───── Stored data ─────

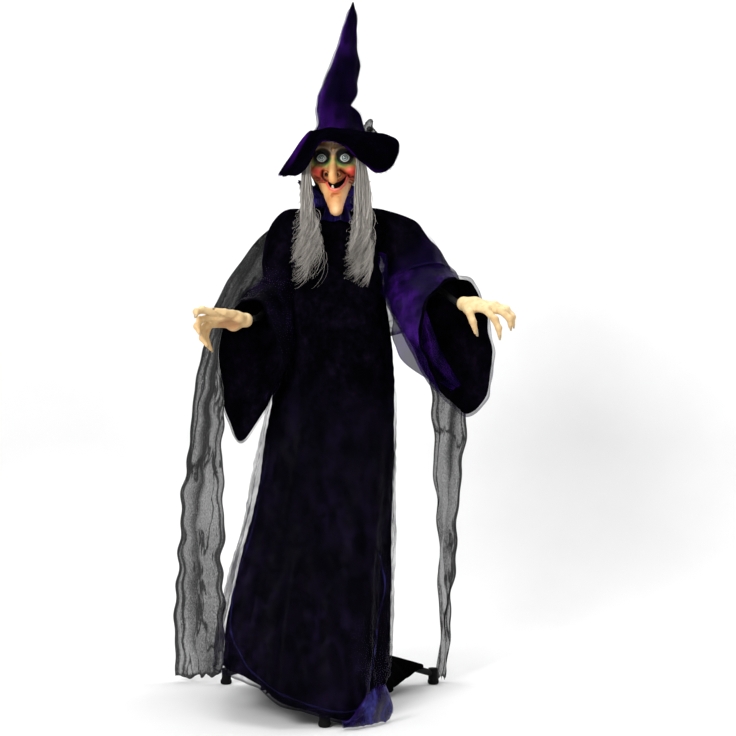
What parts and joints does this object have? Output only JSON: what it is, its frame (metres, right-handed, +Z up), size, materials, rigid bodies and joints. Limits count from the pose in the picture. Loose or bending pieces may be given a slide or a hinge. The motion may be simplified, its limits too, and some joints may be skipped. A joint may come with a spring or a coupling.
{
  "type": "animated witch figure",
  "caption": "Life-size standing witch figure in hat, robe and gauze cape on a tripod pole; torso, head, jaw, arms and hands move.",
  "frame": {"origin": "on the floor, at the middle of the pole's foot", "axes": "+Z up along the pole; the figure faces -Y; +X is towards the figure's own left hand"},
  "size_m": [0.8975, 0.5794, 1.83],
  "materials": {
    "rubber": "moulded black rubber",
    "black_plastic": "matt black moulded plastic",
    "black_steel": "black powder coat",
    "leg_tube": "black coated",
    "black_aluminium": "black coated",
    "zinc_steel": "zinc coloured housing",
    "battery": "sleeved cells",
    "white_nylon": "natural moulded nylon",
    "velvet": "dark crushed velvet",
    "black_cloth": "plain woven",
    "gauze": "loose open gauze",
    "satin": "satin weave with a sheen",
    "latex_skin": "painted latex",
    "hand_latex": "pale painted latex",
    "eye_acrylic": "glossy",
    "hair": "grey synthetic hair",
    "tooth": "ivory",
    "red_plastic": "red"
  },
  "bodies": {
    "stand": {"pole_foot": "rubber", "tripod_hub": "black_plastic", "lower_pole": "black_steel", "upper_pole": "black_steel", "pole_collar": "black_plastic", "collar_knob": "black_plastic", "leg_front": "leg_tube", "leg_left": "leg_tube", "leg_right": "leg_tube", "foot_front": "rubber", "foot_left": "rubber", "foot_right": "rubber", "waist_gear": "white_nylon", "robe_skirt": "velvet", "underskirt": "black_cloth", "cape_tail_left": "gauze", "cape_tail_right": "gauze"},
    "torso": {"turntable": "black_steel", "shoulder_frame": "black_steel", "shoulder_bolt_left": "zinc_steel", "shoulder_bolt_right": "zinc_steel", "neck_tube": "black_steel", "neck_motor": "zinc_steel", "waist_motor": "zinc_steel", "control_box": "black_plastic", "box_lid": "black_plastic", "speaker": "black_plastic", "battery_pack": "battery", "harness": "black_cloth", "robe_bodice": "velvet", "collar": "satin", "cape": "gauze"},
    "waist_pinion": {"waist_pinion": "white_nylon"},
    "neck_pinion": {"neck_pinion": "white_nylon"},
    "head": {"neck_gear": "white_nylon", "head_frame": "black_steel", "skull_shell": "black_plastic", "face_mask": "latex_skin", "eye_left": "eye_acrylic", "eye_right": "eye_acrylic", "hat_crown": "velvet", "hat_brim": "velvet", "hat_bow": "gauze", "hair_left": "hair", "hair_right": "hair", "hair_back": "hair", "jaw_motor": "zinc_steel", "jaw_pin": "zinc_steel"},
    "jaw": {"jaw_shell": "latex_skin", "jaw_yoke": "black_aluminium", "tooth": "tooth"},
    "jaw_pinion": {"jaw_pinion": "white_nylon"},
    "arm_left": {"arm_tube_left": "black_aluminium", "sleeve_left": "velvet"},
    "arm_right": {"arm_tube_right": "black_aluminium", "sleeve_right": "velvet"},
    "hand_left": {"hand_left": "hand_latex"},
    "hand_right": {"hand_right": "hand_latex"},
    "test_button": {"test_button": "red_plastic"},
    "power_switch": {"power_switch": "black_plastic"}
  },
  "joints": [
    {"name": "waist_twist", "type": "hinge", "parent": "stand", "child": "torso", "pos_m": [0, 0, 0.88], "axis": [0, 0, 1], "range_deg": [-20, 20]},
    {"name": "waist_pinion_spin", "type": "hinge", "parent": "torso", "child": "waist_pinion", "pos_m": [0, 0.0494, 0.866], "axis": [0, 0, 1], "range_deg": [-80, 80]},
    {"name": "head_turn", "type": "hinge", "parent": "torso", "child": "head", "pos_m": [0, 0, 1.3], "axis": [0, 0, 1], "range_deg": [-25, 25]},
    {"name": "neck_pinion_spin", "type": "hinge", "parent": "torso", "child": "neck_pinion", "pos_m": [0, 0.0288, 1.298], "axis": [0, 0, 1], "range_deg": [-80, 80]},
    {"name": "jaw_open", "type": "hinge", "parent": "head", "child": "jaw", "pos_m": [0.012, -0.01, 1.375], "axis": [1, 0, 0], "range_deg": [0, 6]},
    {"name": "jaw_pinion_spin", "type": "hinge", "parent": "head", "child": "jaw_pinion", "pos_m": [0.028, 0.011, 1.375], "axis": [1, 0, 0], "range_deg": [-20, 5]},
    {"name": "arm_lift_left", "type": "hinge", "parent": "torso", "child": "arm_left", "pos_m": [-0.135, 0, 1.215], "axis": [0, 1, 0], "range_deg": [0, 30]},
    {"name": "arm_lift_right", "type": "hinge", "parent": "torso", "child": "arm_right", "pos_m": [0.172, 0, 1.215], "axis": [0, -1, 0], "range_deg": [0, 30]},
    {"name": "hand_twist_left", "type": "hinge", "parent": "arm_left", "child": "hand_left", "pos_m": [-0.207, -0.128, 0.988], "axis": [-0.848, -0.5048, -0.1615], "range_deg": [-25, 25]},
    {"name": "hand_twist_right", "type": "hinge", "parent": "arm_right", "child": "hand_right", "pos_m": [0.35, -0.12, 1.03], "axis": [0.8638, -0.462, -0.2009], "range_deg": [-25, 25]},
    {"name": "button_press", "type": "slide", "parent": "torso", "child": "test_button", "axis": [0, -1, 0], "range_m": [0, 0.002], "stiffness_N_per_m": 300},
    {"name": "switch_slide", "type": "slide", "parent": "torso", "child": "power_switch", "axis": [1, 0, 0], "range_m": [0, 0.0075]}
  ],
  "couplings": [
    {"joint": "waist_pinion_spin", "follows": "waist_twist", "ratio": 3.75},
    {"joint": "neck_pinion_spin", "follows": "head_turn", "ratio": -3},
    {"joint": "jaw_pinion_spin", "follows": "jaw_open", "ratio": -2.5}
  ]
}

─────

Task objective: Which lines contain the word "bodies"? Copy each of them.

Finished answer:
What parts and joints does this object have? Output only JSON: what it is, its frame (metres, right-handed, +Z up), size, materials, rigid bodies and joints. Limits count from the pose in the picture. Loose or bending pieces may be given a slide or a hinge. The motion may be simplified, its limits too, and some joints may be skipped. A joint may come with a spring or a coupling.
  "bodies": {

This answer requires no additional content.